Landlord Reality Check

Becoming a landlord isn't for everyone. "It's a full-time job," says Vito Simone, a broker at Simone Real Estate in Baltimore, Maryland. "You have to be prepared to deal with regular maintenance, emergency repairs, calls from tenants at all hours, and sometimes you'll have to give up your days off to work on the house." But the ultimate challenge for any landlord is finding agreeable tenants who will pay the rent on time. Your chances improve if you follow these guidelines.

Conduct a thorough background check on prospective tenants. Examine their credit; talk to former landlords and current employers, and, if possible, visit them in their homes. Order credit reports from one of the three major credit-reporting agencies: Equifax, 800-685-1111; Experian, 888-397-3742; and Trans Union, 800-916-8800.

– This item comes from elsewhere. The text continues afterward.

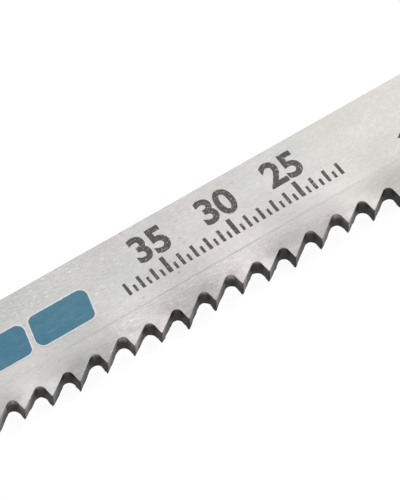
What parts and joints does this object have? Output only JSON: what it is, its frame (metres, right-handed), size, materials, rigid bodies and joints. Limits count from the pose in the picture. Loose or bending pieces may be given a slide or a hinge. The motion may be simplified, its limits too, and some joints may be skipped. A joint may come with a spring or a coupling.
{
  "type": "jigsaw blade",
  "caption": "Flat jigsaw blade for metal with a T-shank, a wavy-set toothed edge welded to a spring-steel backing strip and a sloped toe.",
  "frame": {"origin": "bottom centre of the box around the blade: the middle of its length, on the shank's centre line, at the surface that the lowest set teeth touch", "axes": "blade lying on its side: +X from the shank's end to the toe, +Y from the teeth to the back edge, +Z out of the printed upper face"},
  "size_m": [0.092, 0.0096, 0.0017],
  "materials": {
    "backing_steel": "satin, ground along the length, with fine scratches",
    "weld_steel": "dull hairline, darker than both strips",
    "edge_steel": "satin faces, darker milled gullets and flanks",
    "blue_print": "thin worn matt ink on the upper face",
    "dark_print": "thin worn matt marking on the upper face"
  },
  "bodies": {
    "root": {"back_strip": "backing_steel", "weld_seam": "weld_steel", "tooth_edge": "edge_steel"}
  },
  "joints": []
}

Trust your gut. Someone may look great on paper, but if your personalities clash, you're asking for a world of hurt. Remember, you'll be sharing your home with this person.

Put it in writing. A signed lease protects both landlord and tenant if problems arise. The document should outline the term of the rental, the monthly fee, occupancy limitations, whether pets or smoking are allowed, deposit requirements, and who is responsible for general maintenance and utility payments.

Avoid the headache of screening prospective tenants, collecting rent, and fielding complaints by hiring a reputable management company. Most firms charge 7 to 10 percent of the monthly rent.

Don't be a do-it-yourselfer unless you're certain you can handle the job. Hiring a professional plumber or electrician should ensure the job gets done right the first time, keeping tenants happy and saving you the hassle of repeat repair visits.

Cover yourself. Purchase a comprehensive homeowner's policy covering losses caused by fire, weather, burglary, vandalism, and personal-injury claims. Also buy extended service warranties for appliances installed in rental units.

Anticipate the unexpected. Tuck 10 percent of each month's rent into a separate bank account to cover repairs related to the rental.